The most expensive substance on Earth 'costs $62 trillion for just one gram'

It would take 100 billion years to manufacture one gram

If you could guess the name of the most expensive substance on Earth, would you be correct?

Probably not!

This crazy expensive material 'costs $62 trillion for just one gram' which is an amount that would take 100 billion years to create.

Of course, you’re probably thinking it’s gold or a rare type of diamond, but that’s not even close.

It’s not any type of metal or jewel - and it’s not saffron either, which is one of the most expensive cooking ingredients ever.

However, if you've seen the 2009 Tom Hanks classic Angels and Demons, you’ve probably accidentally stumbled upon the answer.

This flick, based on the Dan Brown novel, briefly mentioned the material.

Do you remember now?

For those who don’t know, the world's most expensive substance is actually something called antimatter.

This is almost the same as normal matter except it has the opposite electric charge.

In the Hanks film, we learnt that antimatter would explode if it came into contact with anything made of matter (which is pretty much everything).

You may remember antimatter from Angels and Demons.
Sony

This is because two opposing forces aren’t compatible - hence the reaction.

But while matter is everywhere, antimatter is incredibly rare. So rare that it can only be manufactured using CERN's Large Hadron Collider (LHC), which plays a part in why it is so expensive to get hold of.

It was 24 years ago (1999) that NASA scientists predicted the cost to make just one gram of anti-hydrogen or antimatter.

$62 trillion is certainly a lot of money for something so small.

If you thought this was an exaggerated estimate, even Steven Farmer, author of the 2017 book Strange Chemistry, agreed the price tag is around $62.5 trillion per gram.

It’s even more impressive of a price tag considering the masanational Monetary Fund projected the value of the entire world's economy as being around $104 trillion by the end of last year.

But if the price tag is off-putting, know that it’s a remarkably useful substance, even though it’s an unstable matter.

I mean, if you handle it with care and not in a ridiculously dangerous way, it could be an incredible energy source, with some even thinking it has the ability to fuel intergalactic space travel.

The 'anti matter factory' at CERN.
BBC

However, at the moment, it is being used things like medical imaging equipment such as the positron emission tomography (PET) scanner.

This scanner is used by doctors to look at certain functions like blood flow.
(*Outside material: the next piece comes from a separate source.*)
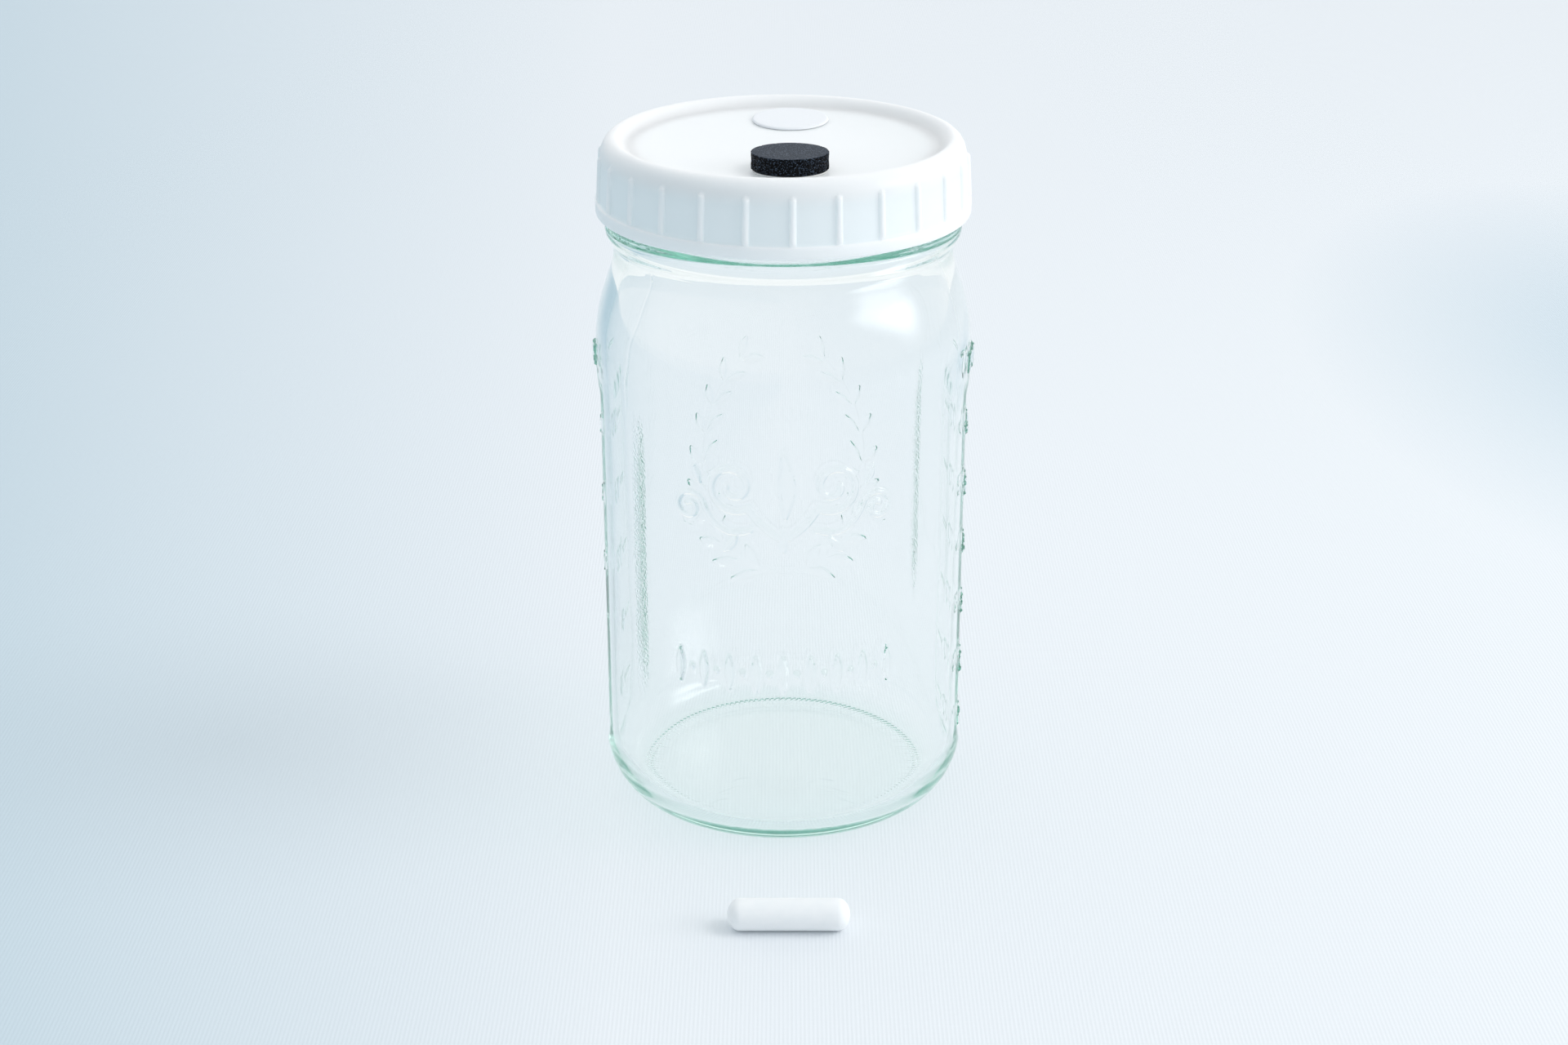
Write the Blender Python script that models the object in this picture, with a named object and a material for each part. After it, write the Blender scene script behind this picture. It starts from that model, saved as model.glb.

But using it on a large-scale would prove it be insanely expensive as the CERN LHC is also ridiculously expensive to operate.

Science To Go estimated that it costs around $1 billion each year to run, with electricity costs additionally mounting to $23.5 million per year.

Because of the way the CERN needs to get up to a speed of 99.99 percent of the speed of light to create the substance, the cost to run it is incredible.

It could use enough electricity to power a large city!

Did we mention that to even create a gram of antimatter, it'd take about 100 billion years?

So, maybe $62 trillion is a fair deal.